During outreach calls, I’d complain and gripe about all the stupid “suggestions” my sponsor was outlining. I rebelled and pushed back every chance I had, full of the newcomer’s anger at the very idea that I wasn’t unique and that I’d have to follow the same “rules” as everyone else.

Meanwhile, as I voiced my frustration, other things were happening. I realized that letting go of my habits with food had created a huge, gaping hole in my life. Had my life really been so focused on food? Did all of my social interactions revolve around food? Yes, food had been the major focus of my life! I felt lost and lonely and began my process of grieving the loss of my best friends. I began saying goodbye to my life as it was before FA. It was final, the end, over. I was divorcing flour and sugar.

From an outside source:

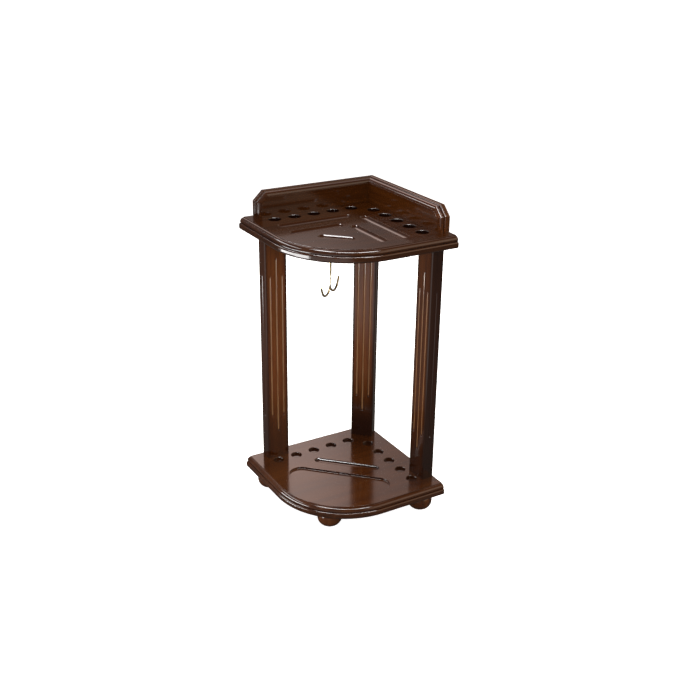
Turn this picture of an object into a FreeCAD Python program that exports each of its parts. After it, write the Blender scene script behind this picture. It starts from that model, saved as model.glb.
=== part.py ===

Now the issue was what to do with this emptiness in my life, how to cope with all of the free time, and how to fill the big, empty spaces that used to be filled with food. I felt all of the emotions of the grieving process: denial, anger, bargaining, depression and, finally, acceptance.

I pulled out my toolbox and began applying the well-seasoned tools to help me through this. I stayed determined to feel the success that others shared about how their lives had changed by living by the FA principals and working the tools. I talked just as openly to my fellows about my feelings of loss as I had about my frustration with the rules when I began FA. I went to my meetings. I prayed. I read the literature. I talked with my sponsor. I cried. I felt it—all of it. I raged about how unfair it was. Why me? I wrote volumes about my feelings. I learned to live one day at a time. And, through it all, I stayed abstinent. As strong as my feelings were, I knew that if I took even one bite, I’d be face down in the food again, and my life would be back to where it was when I started FA. My life would be miserable, small, isolated, painful, and hopeless.

I still occasionally feel a sense of loss, but it is very rare because there is so much I’ve gained. My life is filled with daily gifts that I can only attribute to working the tools and the Twelve Steps. Being in recovery has given me so many new best friends, and my life is filled with blessings. Goodbye, my friends. I’ve moved and I’m not leaving any forwarding address.